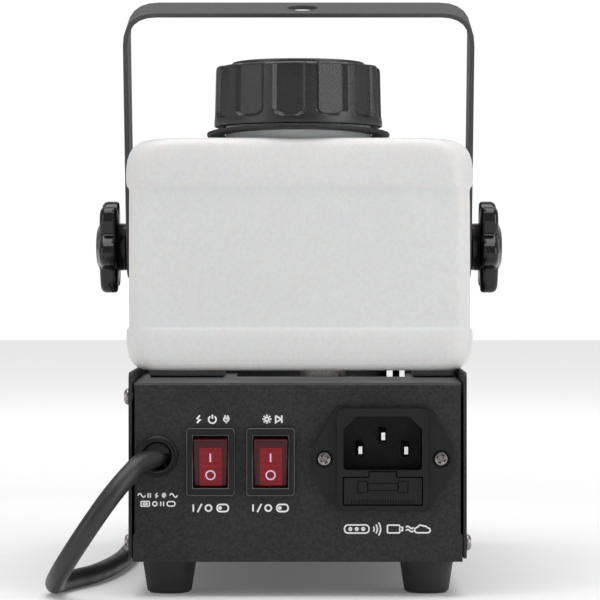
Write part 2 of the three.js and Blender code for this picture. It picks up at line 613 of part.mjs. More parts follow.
function pumpBody() {
  const { x, z, radius, back, front, bore } = PUMP;
  const coil = rod("y", radius, back + 6, front - 8, x, z, 24);
  const core = rod("y", 7.5, back, front, x, z, 20);
  const base = block(x - 9, x + 9, back + 10, front - 12, FLOOR + SHEET + GAP, z - 8);
  return cut(join(coil, core, base), rod("y", bore, back - 1, front - 10, x, z, 16));
}

function pumpPlunger() {
  const { x, z, back, bore } = PUMP;
  return rod("y", bore - GAP, back + 12, back + 38, x, z, 16);
}

function thermostat() {
  return join(rod("z", 8, HEATER.top + GAP, 107, 0, 150, 20), block(-6, 6, 146, 154, 106, 110));
}

function controlBoard() {
  const [x0, x1, y0, y1, z] = [-46, -12, 36, 92, 20];
  const board = block(x0, x1, y0, y1, z, z + 1.6);
  const posts = [x0 + 4, x1 - 4].flatMap((x) =>
    [y0 + 4, y1 - 4].map((y) => rod("z", 2, FLOOR + SHEET + GAP, z + 0.5, x, y, 8)),
  );
  const relay = block(x0 + 6, x0 + 21, y0 + 9, y0 + 28, z + 1.5, z + 16);
  const transformer = block(x0 + 7, x0 + 29, y1 - 25, y1 - 7, z + 1.5, z + 18);
  const capacitor = rod("z", 4, z + 1.5, z + 14, x1 - 7, y0 + 16, 12);
  return join(board, ...posts, relay, transformer, capacitor);
}

add("heater_block", heaterBlock(), "aluminium");
add("thermostat", thermostat(), "zinc_steel");
add("nozzle", nozzle(), "brass");
for (const [i, x] of LEDS.x.entries()) add("led_lens_" + (i + 1), ledLens(x), "lens");
add("pump_body", pumpBody(), "dark_steel");
add("pump_plunger", pumpPlunger(), "zinc_steel");
add("control_board", controlBoard(), "board");
add("intake_hose", tube(INTAKE_ROUTE, 3, 14), "hose");
add("pressure_hose", tube(PRESSURE_ROUTE, 2.2, 12), "hose");

export default machine;
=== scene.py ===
"""The looks of a small fog machine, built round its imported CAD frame. Metres, +Z up, control panel at -Y."""
import math

import bmesh
import bpy
from mathutils import Matrix, Vector, noise


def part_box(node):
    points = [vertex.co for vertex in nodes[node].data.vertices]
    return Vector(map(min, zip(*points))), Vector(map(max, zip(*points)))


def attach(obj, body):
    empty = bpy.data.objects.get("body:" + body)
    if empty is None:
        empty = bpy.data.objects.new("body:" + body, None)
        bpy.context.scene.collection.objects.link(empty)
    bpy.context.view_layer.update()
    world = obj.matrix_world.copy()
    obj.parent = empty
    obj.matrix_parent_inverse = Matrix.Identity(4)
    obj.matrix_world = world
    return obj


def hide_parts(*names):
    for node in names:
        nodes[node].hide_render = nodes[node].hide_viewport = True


MM = 0.001
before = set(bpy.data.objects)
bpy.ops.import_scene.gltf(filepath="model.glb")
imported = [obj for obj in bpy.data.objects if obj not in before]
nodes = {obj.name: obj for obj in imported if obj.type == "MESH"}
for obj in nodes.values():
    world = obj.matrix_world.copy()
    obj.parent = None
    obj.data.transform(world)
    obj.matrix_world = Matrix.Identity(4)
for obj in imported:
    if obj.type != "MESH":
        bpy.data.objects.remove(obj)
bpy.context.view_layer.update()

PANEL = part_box("base_tray")[0].y  # the control panel's outer face
TAU = 2 * math.pi
NECK_DEPTH = 35  # the axis of the bottle's neck and cap, in mm behind the control panel
PIVOT_DEPTH, PIVOT_HEIGHT = 85, 110  # the axis of the clamping knobs, in mm
SWITCH_HEIGHT = 42  # the middle of both rocker switches, in mm
WELD, CAD_WELD = 0.002 * MM, 0.005 * MM  # points closer than this become one
FLAT = math.radians(0.8)  # CAD faces that meet at less than this are one face
BEND = math.radians(38)  # and at more than this they meet in an edge


def at(x, depth, z):
    """A point from millimetres: x from the middle, depth behind the control panel, z above the floor."""
    return Vector((x * MM, PANEL + depth * MM, z * MM))


# ---------------------------------------------------------------- camera
def make_camera():
    """Far off and square on to the control panel, shifted sideways instead of turned."""
    data = bpy.data.cameras.new("camera")
    data.lens = 184.1
    data.sensor_width = 36
    data.shift_x = -0.0267
    data.clip_start = 0.05
    camera = bpy.data.objects.new("camera", data)
    camera.location = at(5.69, -950, 92.1)
    camera.rotation_euler = (math.radians(90), 0, 0)
    bpy.context.scene.collection.objects.link(camera)
    bpy.context.scene.camera = camera


make_camera()


# ---------------------------------------------------------------- materials
def link(tree, source, target):
    tree.links.new(source, target)


def texture(tree, kind, scale, **settings):
    """A procedural texture in the object's own metres."""
    node = tree.nodes.new(kind)
    coords = tree.nodes.get("coords") or tree.nodes.new("ShaderNodeTexCoord")
    coords.name = "coords"
    link(tree, coords.outputs["Object"], node.inputs["Vector"])
    node.inputs["Scale"].default_value = scale
    for name, value in settings.items():
        node.inputs[name].default_value = value
    return node


def ranged(tree, source, low, high, start=0.3, end=0.7):
    """Maps a texture's values from start..end onto low..high."""
    node = tree.nodes.new("ShaderNodeMapRange")
    link(tree, source, node.inputs["Value"])
    for name, value in (("From Min", start), ("From Max", end), ("To Min", low), ("To Max", high)):
        node.inputs[name].default_value = value
    return node.outputs["Result"]


def mixed(tree, factor, first, second):
    """A colour between two, as the factor says."""
    node = tree.nodes.new("ShaderNodeMix")
    node.data_type = "RGBA"
    link(tree, factor, node.inputs["Factor"])
    node.inputs["A"].default_value = (*first, 1)
    node.inputs["B"].default_value = (*second, 1)
    return node.outputs["Result"]


def make_material(name, dark, light, roughness, grain=1500, bump=0.15, blotch=60, **sockets):
    """A surface between two shades and over a range of roughness, with a fine grain."""
    made = bpy.data.materials.new(name)
    made.use_nodes = True
    tree = made.node_tree
    shader = tree.nodes["Principled BSDF"]
    fine = texture(tree, "ShaderNodeTexNoise", grain, Detail=4.0, Roughness=0.6)
    broad = texture(tree, "ShaderNodeTexNoise", blotch, Detail=3.0, Roughness=0.55)
    blend = tree.nodes.new("ShaderNodeMath")
    blend.operation = "ADD"
    link(tree, ranged(tree, fine.outputs["Fac"], 0, 0.72), blend.inputs[0])
    link(tree, ranged(tree, broad.outputs["Fac"], 0, 0.28), blend.inputs[1])
    link(tree, mixed(tree, blend.outputs[0], dark, light), shader.inputs["Base Color"])
    link(tree, ranged(tree, broad.outputs["Fac"], *roughness), shader.inputs["Roughness"])
    bumps = tree.nodes.new("ShaderNodeBump")
    bumps.inputs["Strength"].default_value = bump
    bumps.inputs["Distance"].default_value = 0.2 * MM
    link(tree, fine.outputs["Fac"], bumps.inputs["Height"])
    link(tree, bumps.outputs["Normal"], shader.inputs["Normal"])
    for socket, value in sockets.items():
        shader.inputs[socket.replace("_", " ")].default_value = value
    return made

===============

JOB: Only the lines from the one containing "const transformer = block(x0" through the one containing "obj.parent = empty" are to be retyped, both boundary lines included, with no other material.

EXERCISE OUTPUT:
  const transformer = block(x0 + 7, x0 + 29, y1 - 25, y1 - 7, z + 1.5, z + 18);
  const capacitor = rod("z", 4, z + 1.5, z + 14, x1 - 7, y0 + 16, 12);
  return join(board, ...posts, relay, transformer, capacitor);
}

add("heater_block", heaterBlock(), "aluminium");
add("thermostat", thermostat(), "zinc_steel");
add("nozzle", nozzle(), "brass");
for (const [i, x] of LEDS.x.entries()) add("led_lens_" + (i + 1), ledLens(x), "lens");
add("pump_body", pumpBody(), "dark_steel");
add("pump_plunger", pumpPlunger(), "zinc_steel");
add("control_board", controlBoard(), "board");
add("intake_hose", tube(INTAKE_ROUTE, 3, 14), "hose");
add("pressure_hose", tube(PRESSURE_ROUTE, 2.2, 12), "hose");

export default machine;
=== scene.py ===
"""The looks of a small fog machine, built round its imported CAD frame. Metres, +Z up, control panel at -Y."""
import math

import bmesh
import bpy
from mathutils import Matrix, Vector, noise


def part_box(node):
    points = [vertex.co for vertex in nodes[node].data.vertices]
    return Vector(map(min, zip(*points))), Vector(map(max, zip(*points)))


def attach(obj, body):
    empty = bpy.data.objects.get("body:" + body)
    if empty is None:
        empty = bpy.data.objects.new("body:" + body, None)
        bpy.context.scene.collection.objects.link(empty)
    bpy.context.view_layer.update()
    world = obj.matrix_world.copy()
    obj.parent = empty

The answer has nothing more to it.